When I e-mailed a friend about my recent driving mishap—I backed into another car and knocked my tail light out—Gmail butted in, “Geico Auto Insurance,” “More About Neck Pain” and “Akers Chiropractic.”

When I e-mailed to a friend, “Sorry I missed your call,” Gmail spoke up, “$1 Call Answering Service.”

And this exchange:

Me: “Did you see Mitt Romney in North Las Vegas?”

Friend: “Total douchebag.”

Gmail links: “More About Douche. More About Bag. Mitt Romney 2012.”

Me: “Worse—Perry.”

Friend: “Dick.”

Gmail: “Barack Obama Lies” and “Rush Limbaugh.”

I like to imagine a boiler room full of tech people reading the world’s infinitely boring e-mails, scanning them for key words from which to hang sales pitches.
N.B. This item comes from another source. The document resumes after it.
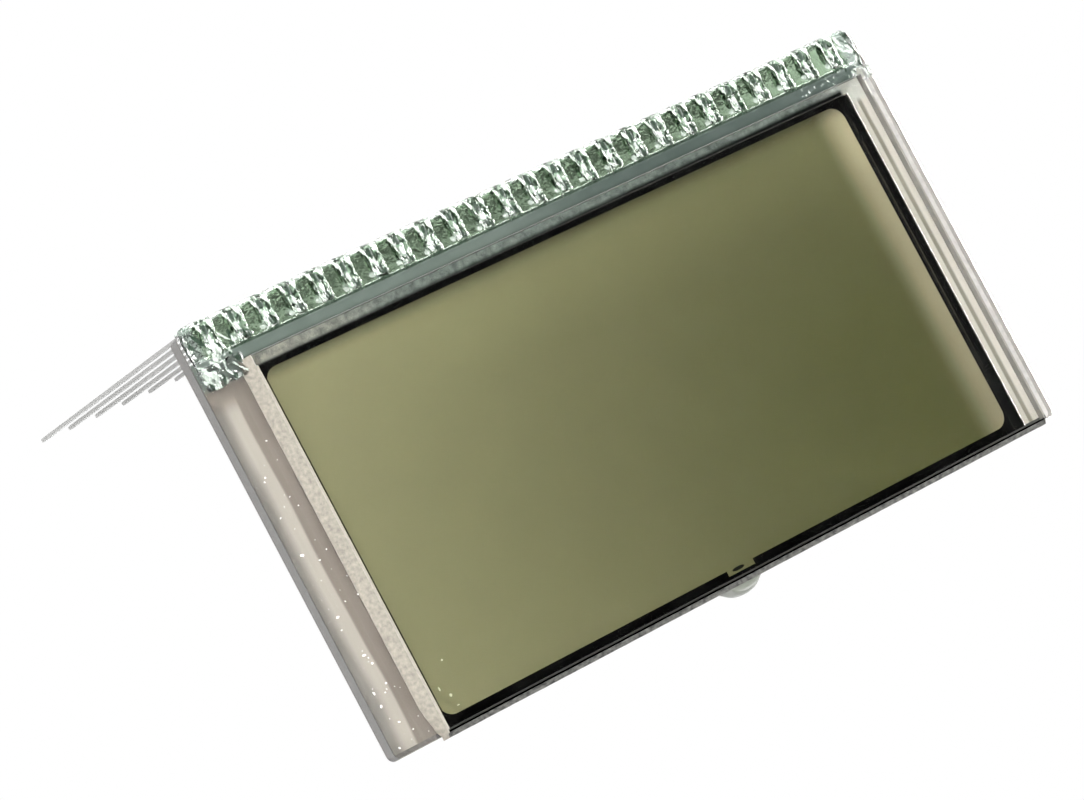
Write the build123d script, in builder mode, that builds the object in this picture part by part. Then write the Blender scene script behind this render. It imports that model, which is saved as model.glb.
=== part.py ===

Of course it’s not like that, because the industry’s whole point is to make technology do everything, but I still love the visual. (Does that mean I’m anthropomorphizing technology?)

However amusing, though, this technology has become a third party to my two-way conversations, an unwelcome personality in my messages. While it’s not new (nor is the fact that everything online is subject to someone else’s business interests), it makes me more keenly aware of our loss of privacy. Even when a people-less program such as this picks up on key words and delivers paid ads automatically, a certain intimacy of communication is lost. The presence of others is felt. We feel our words sliding through a digital sieve and being divvied up for sale. I’m so tired of saying Orwell was right, but he was right: Big Brother really is watching us. Enter the pathetic headlines about the U.S. Postal Service being unable to pay its bills (about which, by the way, I was informed in an e-mail). The Obama administration is bandaging the problem for now, but a complete overhaul of the quaint system involving stationary and penmanship and people walking from door to door seems inevitable. Already there is talk of shutting down hundreds of post offices and stopping Saturday delivery.

It’s too bad. Letters have a long history of being personal in nature, and even those letters that have subsequently become public—Abe Lincoln’s letter to Mrs. Bixby, or the letters from Vincent van Gogh to his brother, Theo—were composed with the belief that the addressee would be the lone recipient. It’s a confidence that allows for more unadulterated thoughts to surface. It’s a private undertaking.

In an e-mail I sent the other day, I typed the once-personal words, “I love you.”

Gmail offered, “More About I Love You.” When I clicked it—perturbed but amused— I found ads for “Cute I Love You Cards” and “Ashra’s Love Spells” and, mysteriously, “Teach English in Japan.” Had I wanted Google’s advice on love, I would’ve Googled it.

And worse, now I’m forever wondering if I’m destined to find love in Japan.